Congratulations to the students of Sacred Heart School in Bayside for their award-winning history projects! Each year, more than half of a million students participate in National History Day by choosing a historical topic and conducting a research presentation. This presentation is not simply a couple weeks of work, or even a semester. Students conducting this research commit themselves to it for the entire year.
Fourteen students from the school competed in the local History Day Competition and half of them made it to States (all students listed with photo). Jenna Alma, Robyn Alma, Sienna DeBenedittis and Christine McLaughlin won third place in the State competition as well as the Ancient Order of Hibernian’s Award for Irish History for their research on the Irish Potato Famine. Students Gabrielle Vance, Kathryn Pender, and Maria Caminiti will move on to present at National History Day in Washington D.C.
“I am proud of Sacred Heart’s achievement over the past few years because they have consistently won awards in competition with the finest public and private schools in New York City. Advancing beyond to the State and National level is phenomenal. The National History competition is a worthwhile educational endeavor: winning is wonderful but participating is an enriching opportunity for all students. I hope that Sacred Heart’s success spurs more Catholic elementary schools and high schools in the Diocese of Brooklyn to enter the competition,” said Mr. Anthony Biscione, Deputy Superintendent of Schools.

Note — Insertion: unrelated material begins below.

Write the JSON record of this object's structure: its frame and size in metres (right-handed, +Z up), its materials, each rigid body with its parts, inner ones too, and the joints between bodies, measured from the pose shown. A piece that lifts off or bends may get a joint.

“They meet regularly and even in the summer. They give up their time every single week. These are 12 and 14 year-old children who are perceived as not being interested in anything and they follow through for a year. To me, the beauty of this project is that life-lesson: you commit yourself to something and you follow through. That’s the biggest thing that we can give our children,” said Mr. Dennis Farrell, Principal at Sacred Heart School in Bayside.
The work that goes into the history project comes from the nature of the project itself. Annually, a general theme, such as this year’s “Turning Points in History,” is selected. Then, students can take creative steps. They choose a topic that fits the general theme and they are given options such as creating a website, doing a performance interpretation, creating a video documentary, a presentation board, and more. Additionally they must write a research paper, write an extensive bibliography, present their projects, and field questions from a panel of judges that they do not know.
“We can’t ask them to miss this opportunity to be in such tremendous arena where they will be interacting with children from the entire country,” Farrell noted as he explained that they were rescheduling the students’ graduates Mass and reception due to the competition.
When students were asked how they felt now that they had completed their projects, the answer might shock some… they are bored. “We don’t know what to do anymore,” agreed many students, “this is what we do.” Ultimately, they were simply excited for the following year. Those moving on to high school hope to continue to participate.
“Last year a group of eighth graders that went to Townsend Harris High School convinced school to allow them to participate as an elective because they enjoyed it so much. Now, students find themselves running into their old classmates at competitions so it really is a lot of fun,” says Farrell.
Immense gratitude was expressed by both Farrell and student parents towards the school’s eighth grade teacher and project moderator, Ms. MaryAnn Cooke. Cooke is present after-school to provide students opportunities to do their research. She has accompanied these students to every competition and is looking forward to Nationals!